### BRIEF
Copy exactly the lines from the start of the data below through the one that carries "# ---------- shackle", and only those.

### DATA PROVIDED
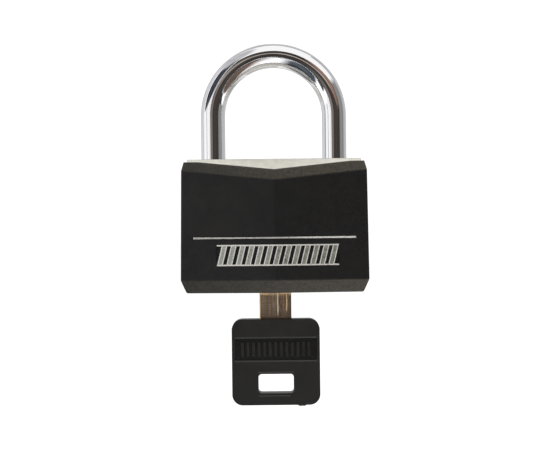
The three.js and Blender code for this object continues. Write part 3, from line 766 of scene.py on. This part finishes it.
def make_badge():
    rail, width, slant = BADGE_RAIL, BADGE_BAR, BADGE_SLANT
    left, right, low, high = BADGE_LOW.x, BADGE_HIGH.x, BADGE_LOW.z, BADGE_HIGH.z
    reach = (-COVER_RIDGE - 1, 0)
    bars = []
    for i in range(BADGE_BARS):
        x = left + i * BADGE_PITCH
        outline = [(x, low), (x + width, low), (x + width + slant, high), (x + slant, high)]
        bars.append(prism(outline, "y", *reach))
    ladder = box(left, right, *reach, low, low + rail)
    join(ladder, box(left, right, *reach, high - rail, high), *bars)
    layer = front_layer(0, 0.3, low - 1, high + 1, left - 1, right + 1)
    combine(ladder, [layer], "INTERSECT")
    ladder.name = "slanted_bar_badge"
    soften(ladder, 0.1, segments=3)
    return finish_piece(ladder, "case", "silver_trim", BADGE_LOOK, "badge")


# ---------- shackle ----------


def shackle_stations():
    """(point, outward direction, radius) along the bar, from the heel's foot over the bow to the toe."""
    stations = []

    def leg(side, z, radius):
        stations.append((Vector((side * LEG_X, 0, z)), Vector((side, 0, 0)), radius))

    for z, radius in (
        (HEEL_Z, WIRE - 0.5), (HEEL_Z + 0.15, WIRE - 0.2), (HEEL_Z + 0.5, WIRE),
        (NECK["bottom"] - 0.15, WIRE), (NECK["bottom"], WIRE - 0.15), (NECK["bottom"], NECK["radius"]),
        (NECK["top"], NECK["radius"]), (NECK["top"], WIRE - 0.15), (NECK["top"] + 0.15, WIRE),
    ):
        leg(-1, z, radius)
    rise = 24
    for i in range(1, rise):
        leg(-1, NECK["top"] + 0.15 + (BOW_Z - NECK["top"] - 0.15) * i / rise, WIRE)
    steps = 96
    for i in range(steps + 1):
        angle = math.pi * i / steps
        out = Vector((-math.cos(angle), 0, math.sin(angle)))
        stations.append((Vector((0, 0, BOW_Z)) + out * LEG_X, out, WIRE))
    toe_edge = TOE_Z + TOE_ROUND
    for i in range(1, rise):
        leg(1, BOW_Z + (toe_edge - BOW_Z) * i / rise, WIRE)
    corner = 6
    for i in range(corner + 1):
        angle = math.pi / 2 * i / corner
        leg(1, toe_edge - TOE_ROUND * math.sin(angle), WIRE - TOE_ROUND + TOE_ROUND * math.cos(angle))
    return stations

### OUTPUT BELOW
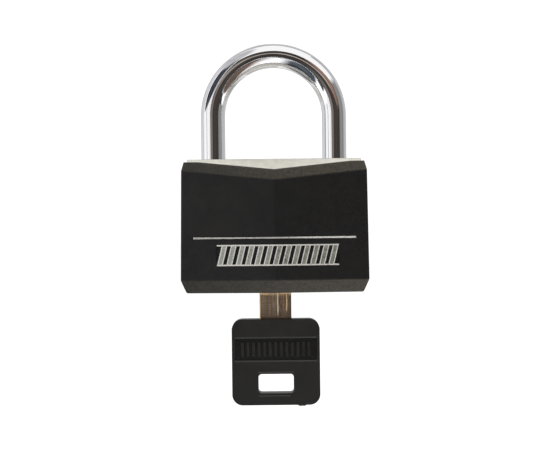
The three.js and Blender code for this object continues. Write part 3, from line 766 of scene.py on. This part finishes it.
def make_badge():
    rail, width, slant = BADGE_RAIL, BADGE_BAR, BADGE_SLANT
    left, right, low, high = BADGE_LOW.x, BADGE_HIGH.x, BADGE_LOW.z, BADGE_HIGH.z
    reach = (-COVER_RIDGE - 1, 0)
    bars = []
    for i in range(BADGE_BARS):
        x = left + i * BADGE_PITCH
        outline = [(x, low), (x + width, low), (x + width + slant, high), (x + slant, high)]
        bars.append(prism(outline, "y", *reach))
    ladder = box(left, right, *reach, low, low + rail)
    join(ladder, box(left, right, *reach, high - rail, high), *bars)
    layer = front_layer(0, 0.3, low - 1, high + 1, left - 1, right + 1)
    combine(ladder, [layer], "INTERSECT")
    ladder.name = "slanted_bar_badge"
    soften(ladder, 0.1, segments=3)
    return finish_piece(ladder, "case", "silver_trim", BADGE_LOOK, "badge")


# ---------- shackle ----------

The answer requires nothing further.